* [SUPPLIED MATERIAL]:
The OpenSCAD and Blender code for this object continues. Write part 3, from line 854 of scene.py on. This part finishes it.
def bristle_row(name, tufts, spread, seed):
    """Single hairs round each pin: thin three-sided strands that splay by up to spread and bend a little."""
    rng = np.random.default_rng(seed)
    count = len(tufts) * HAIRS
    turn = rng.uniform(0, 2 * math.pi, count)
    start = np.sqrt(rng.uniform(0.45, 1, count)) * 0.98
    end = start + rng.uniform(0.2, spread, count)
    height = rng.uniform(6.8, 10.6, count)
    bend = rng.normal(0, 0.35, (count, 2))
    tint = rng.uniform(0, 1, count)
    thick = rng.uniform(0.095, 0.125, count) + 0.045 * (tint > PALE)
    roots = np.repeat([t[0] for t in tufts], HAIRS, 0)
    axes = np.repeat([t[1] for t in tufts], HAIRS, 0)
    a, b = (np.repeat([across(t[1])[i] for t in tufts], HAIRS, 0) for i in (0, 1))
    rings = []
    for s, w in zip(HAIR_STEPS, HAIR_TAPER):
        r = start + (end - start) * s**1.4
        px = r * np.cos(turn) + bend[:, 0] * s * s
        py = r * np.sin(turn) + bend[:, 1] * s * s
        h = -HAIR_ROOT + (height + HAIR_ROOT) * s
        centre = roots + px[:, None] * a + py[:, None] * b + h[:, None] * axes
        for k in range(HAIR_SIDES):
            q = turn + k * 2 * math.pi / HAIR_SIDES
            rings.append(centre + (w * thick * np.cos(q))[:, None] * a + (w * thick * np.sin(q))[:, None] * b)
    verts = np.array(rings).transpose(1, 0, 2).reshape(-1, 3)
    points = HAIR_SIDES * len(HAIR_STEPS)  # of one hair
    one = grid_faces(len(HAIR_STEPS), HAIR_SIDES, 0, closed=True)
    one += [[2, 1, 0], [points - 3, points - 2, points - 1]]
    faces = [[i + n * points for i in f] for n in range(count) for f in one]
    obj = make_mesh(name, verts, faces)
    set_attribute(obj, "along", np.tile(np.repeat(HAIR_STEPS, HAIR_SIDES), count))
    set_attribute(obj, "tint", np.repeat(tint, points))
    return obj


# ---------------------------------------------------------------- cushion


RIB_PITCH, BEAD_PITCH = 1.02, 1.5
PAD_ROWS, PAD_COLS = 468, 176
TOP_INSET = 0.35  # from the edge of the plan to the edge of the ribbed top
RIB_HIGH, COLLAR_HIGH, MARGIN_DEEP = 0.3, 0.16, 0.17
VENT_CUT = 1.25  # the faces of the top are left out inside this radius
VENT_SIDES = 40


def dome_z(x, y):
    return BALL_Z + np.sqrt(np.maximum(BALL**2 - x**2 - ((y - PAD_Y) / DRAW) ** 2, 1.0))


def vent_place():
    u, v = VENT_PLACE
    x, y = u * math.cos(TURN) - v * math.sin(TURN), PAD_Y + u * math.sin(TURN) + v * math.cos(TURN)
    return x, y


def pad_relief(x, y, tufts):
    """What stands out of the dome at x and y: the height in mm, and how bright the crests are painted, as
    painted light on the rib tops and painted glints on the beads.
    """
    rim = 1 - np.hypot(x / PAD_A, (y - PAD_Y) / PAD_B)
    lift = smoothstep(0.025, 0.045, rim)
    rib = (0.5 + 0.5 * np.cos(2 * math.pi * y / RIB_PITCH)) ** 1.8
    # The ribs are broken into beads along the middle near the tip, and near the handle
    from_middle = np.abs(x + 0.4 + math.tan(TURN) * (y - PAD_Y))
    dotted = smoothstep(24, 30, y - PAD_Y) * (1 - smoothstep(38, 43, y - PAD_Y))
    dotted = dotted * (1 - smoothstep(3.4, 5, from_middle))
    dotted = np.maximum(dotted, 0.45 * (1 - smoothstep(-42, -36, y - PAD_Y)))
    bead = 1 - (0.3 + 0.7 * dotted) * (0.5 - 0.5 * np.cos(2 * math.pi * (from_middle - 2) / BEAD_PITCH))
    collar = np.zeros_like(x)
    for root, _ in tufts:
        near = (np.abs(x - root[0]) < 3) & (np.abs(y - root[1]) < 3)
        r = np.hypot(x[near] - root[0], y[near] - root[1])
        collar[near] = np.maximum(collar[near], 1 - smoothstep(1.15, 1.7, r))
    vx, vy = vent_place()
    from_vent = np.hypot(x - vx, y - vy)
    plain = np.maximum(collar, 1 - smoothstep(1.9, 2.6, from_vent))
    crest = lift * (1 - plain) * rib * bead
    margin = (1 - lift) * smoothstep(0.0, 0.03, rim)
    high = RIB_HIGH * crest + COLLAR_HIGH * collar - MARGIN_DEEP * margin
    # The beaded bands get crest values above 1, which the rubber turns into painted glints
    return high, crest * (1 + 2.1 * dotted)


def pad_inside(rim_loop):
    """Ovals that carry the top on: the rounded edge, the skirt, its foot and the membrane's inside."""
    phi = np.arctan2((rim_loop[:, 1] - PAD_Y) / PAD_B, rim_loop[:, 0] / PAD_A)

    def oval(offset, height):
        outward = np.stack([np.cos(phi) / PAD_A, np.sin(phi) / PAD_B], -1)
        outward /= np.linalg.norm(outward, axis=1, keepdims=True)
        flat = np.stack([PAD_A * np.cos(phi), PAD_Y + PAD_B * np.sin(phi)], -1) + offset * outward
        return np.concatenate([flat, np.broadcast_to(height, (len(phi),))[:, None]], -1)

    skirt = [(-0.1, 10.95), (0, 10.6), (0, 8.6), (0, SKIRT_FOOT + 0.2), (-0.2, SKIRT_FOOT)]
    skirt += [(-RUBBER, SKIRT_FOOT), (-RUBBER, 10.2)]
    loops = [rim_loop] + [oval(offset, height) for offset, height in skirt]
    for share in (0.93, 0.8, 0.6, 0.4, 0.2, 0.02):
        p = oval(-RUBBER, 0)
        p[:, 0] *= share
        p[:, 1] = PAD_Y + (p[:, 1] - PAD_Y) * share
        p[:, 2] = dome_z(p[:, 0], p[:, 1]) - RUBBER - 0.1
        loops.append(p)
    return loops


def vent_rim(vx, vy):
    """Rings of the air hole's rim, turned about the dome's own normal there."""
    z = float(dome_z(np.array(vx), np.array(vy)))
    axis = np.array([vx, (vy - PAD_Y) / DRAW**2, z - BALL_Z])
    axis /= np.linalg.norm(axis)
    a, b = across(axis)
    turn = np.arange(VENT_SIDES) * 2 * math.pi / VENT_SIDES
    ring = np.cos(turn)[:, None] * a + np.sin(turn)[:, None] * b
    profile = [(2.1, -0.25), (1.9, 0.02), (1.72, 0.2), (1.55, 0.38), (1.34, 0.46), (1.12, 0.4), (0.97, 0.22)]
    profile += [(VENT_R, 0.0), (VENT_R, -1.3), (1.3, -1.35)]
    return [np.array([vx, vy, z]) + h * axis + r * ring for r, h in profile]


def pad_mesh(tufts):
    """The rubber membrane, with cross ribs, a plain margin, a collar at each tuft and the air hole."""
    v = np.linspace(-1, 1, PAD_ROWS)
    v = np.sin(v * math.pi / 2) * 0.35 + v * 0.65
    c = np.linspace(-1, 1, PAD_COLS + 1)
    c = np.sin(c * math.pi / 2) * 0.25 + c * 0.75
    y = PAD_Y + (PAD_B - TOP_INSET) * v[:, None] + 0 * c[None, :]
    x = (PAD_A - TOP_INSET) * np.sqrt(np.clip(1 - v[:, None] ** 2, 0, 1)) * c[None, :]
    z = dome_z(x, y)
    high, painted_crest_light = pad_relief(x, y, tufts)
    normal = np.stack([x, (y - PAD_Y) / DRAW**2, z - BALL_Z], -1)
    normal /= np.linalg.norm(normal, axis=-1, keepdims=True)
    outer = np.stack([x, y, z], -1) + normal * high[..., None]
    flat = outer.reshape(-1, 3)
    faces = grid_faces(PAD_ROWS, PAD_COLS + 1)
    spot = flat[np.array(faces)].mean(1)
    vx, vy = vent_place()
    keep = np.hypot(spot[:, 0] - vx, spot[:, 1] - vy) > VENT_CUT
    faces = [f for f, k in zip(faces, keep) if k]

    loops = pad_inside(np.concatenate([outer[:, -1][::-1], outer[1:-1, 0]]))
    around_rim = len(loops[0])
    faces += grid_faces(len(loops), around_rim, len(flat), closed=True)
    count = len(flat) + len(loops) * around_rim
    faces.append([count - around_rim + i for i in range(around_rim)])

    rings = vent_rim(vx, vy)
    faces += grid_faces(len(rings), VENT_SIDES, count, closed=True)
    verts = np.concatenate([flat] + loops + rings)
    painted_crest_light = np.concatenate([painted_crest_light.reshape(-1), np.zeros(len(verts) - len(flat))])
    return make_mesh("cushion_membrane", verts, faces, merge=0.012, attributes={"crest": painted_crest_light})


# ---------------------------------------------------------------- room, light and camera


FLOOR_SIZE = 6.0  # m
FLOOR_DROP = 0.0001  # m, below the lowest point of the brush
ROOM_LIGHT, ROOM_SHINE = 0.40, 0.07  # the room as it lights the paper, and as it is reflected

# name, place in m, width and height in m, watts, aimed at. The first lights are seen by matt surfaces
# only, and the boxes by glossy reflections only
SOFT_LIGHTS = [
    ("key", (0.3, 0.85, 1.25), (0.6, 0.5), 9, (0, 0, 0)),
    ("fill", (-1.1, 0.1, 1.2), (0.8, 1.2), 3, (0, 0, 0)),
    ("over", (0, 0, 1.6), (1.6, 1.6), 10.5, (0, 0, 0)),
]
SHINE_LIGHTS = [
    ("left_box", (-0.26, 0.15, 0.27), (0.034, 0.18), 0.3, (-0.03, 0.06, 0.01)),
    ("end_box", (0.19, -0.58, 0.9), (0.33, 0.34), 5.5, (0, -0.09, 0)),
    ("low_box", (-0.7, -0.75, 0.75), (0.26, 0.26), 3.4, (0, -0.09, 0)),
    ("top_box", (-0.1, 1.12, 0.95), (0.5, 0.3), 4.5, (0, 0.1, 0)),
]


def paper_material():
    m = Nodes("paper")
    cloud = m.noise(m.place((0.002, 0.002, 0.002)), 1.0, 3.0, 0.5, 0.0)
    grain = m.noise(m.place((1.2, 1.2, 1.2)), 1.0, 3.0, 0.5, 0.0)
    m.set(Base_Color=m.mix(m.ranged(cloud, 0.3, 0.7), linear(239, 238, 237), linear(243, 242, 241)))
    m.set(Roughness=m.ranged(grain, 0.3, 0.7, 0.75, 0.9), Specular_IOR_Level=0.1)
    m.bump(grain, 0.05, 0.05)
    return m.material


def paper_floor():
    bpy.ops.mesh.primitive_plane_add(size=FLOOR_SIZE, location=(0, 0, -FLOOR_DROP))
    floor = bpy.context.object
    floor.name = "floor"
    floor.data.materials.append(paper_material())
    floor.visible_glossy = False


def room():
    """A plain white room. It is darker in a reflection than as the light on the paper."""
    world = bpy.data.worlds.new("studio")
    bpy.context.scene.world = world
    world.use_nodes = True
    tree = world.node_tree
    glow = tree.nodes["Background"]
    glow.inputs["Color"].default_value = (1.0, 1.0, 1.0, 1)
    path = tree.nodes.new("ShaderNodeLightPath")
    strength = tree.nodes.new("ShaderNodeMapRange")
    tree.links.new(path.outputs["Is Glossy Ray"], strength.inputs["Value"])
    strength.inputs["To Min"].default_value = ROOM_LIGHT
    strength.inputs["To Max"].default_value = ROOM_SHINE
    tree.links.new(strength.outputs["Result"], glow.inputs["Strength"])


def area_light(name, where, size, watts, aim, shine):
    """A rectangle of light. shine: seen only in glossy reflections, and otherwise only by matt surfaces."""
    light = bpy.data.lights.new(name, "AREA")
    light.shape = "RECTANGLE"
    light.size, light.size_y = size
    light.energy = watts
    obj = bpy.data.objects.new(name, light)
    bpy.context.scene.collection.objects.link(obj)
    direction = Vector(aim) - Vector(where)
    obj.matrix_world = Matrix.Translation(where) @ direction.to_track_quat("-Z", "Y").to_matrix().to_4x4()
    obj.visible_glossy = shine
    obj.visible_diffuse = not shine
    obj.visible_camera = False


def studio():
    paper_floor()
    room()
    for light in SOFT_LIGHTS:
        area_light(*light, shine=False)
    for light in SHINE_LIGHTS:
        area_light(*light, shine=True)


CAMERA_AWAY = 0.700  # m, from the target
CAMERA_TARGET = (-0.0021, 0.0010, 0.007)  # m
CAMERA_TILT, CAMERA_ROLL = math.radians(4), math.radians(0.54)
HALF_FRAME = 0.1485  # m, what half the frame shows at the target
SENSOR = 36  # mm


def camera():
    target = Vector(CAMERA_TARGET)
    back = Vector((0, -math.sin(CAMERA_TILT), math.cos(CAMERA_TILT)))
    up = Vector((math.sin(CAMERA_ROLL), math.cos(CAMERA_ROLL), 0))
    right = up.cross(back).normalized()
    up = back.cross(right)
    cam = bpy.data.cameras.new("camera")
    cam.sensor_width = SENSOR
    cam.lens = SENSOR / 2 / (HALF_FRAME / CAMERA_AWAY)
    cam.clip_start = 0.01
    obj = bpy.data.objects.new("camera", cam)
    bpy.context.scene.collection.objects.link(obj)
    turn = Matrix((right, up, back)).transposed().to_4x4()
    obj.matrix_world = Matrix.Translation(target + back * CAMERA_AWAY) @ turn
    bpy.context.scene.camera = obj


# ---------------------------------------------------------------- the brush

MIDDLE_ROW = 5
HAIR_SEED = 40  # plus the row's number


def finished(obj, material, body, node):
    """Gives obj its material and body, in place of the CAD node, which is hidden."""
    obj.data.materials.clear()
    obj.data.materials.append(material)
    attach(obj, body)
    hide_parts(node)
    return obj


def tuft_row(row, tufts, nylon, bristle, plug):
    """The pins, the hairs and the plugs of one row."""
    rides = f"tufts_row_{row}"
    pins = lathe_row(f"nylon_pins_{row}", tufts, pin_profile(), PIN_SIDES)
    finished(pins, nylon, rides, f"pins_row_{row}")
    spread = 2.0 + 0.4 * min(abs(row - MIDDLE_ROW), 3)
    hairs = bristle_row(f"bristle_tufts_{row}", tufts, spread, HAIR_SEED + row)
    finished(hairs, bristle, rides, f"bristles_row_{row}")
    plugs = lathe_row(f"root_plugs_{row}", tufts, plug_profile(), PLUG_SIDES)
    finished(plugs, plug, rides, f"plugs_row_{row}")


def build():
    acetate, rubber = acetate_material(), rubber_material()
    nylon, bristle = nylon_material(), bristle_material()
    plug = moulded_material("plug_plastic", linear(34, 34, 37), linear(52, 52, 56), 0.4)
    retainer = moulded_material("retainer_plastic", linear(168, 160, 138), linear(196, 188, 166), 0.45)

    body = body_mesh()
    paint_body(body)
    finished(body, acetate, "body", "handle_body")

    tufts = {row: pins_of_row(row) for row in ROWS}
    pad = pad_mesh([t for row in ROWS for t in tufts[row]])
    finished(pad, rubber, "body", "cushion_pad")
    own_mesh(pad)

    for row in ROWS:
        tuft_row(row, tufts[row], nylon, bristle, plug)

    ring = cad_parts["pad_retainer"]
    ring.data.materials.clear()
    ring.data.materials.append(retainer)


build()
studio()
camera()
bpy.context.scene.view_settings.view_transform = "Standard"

* [WHAT IS ASKED]: Count the lines above that contain the word "this", and reply with only that number.

* [EXERCISE RESULT]: 2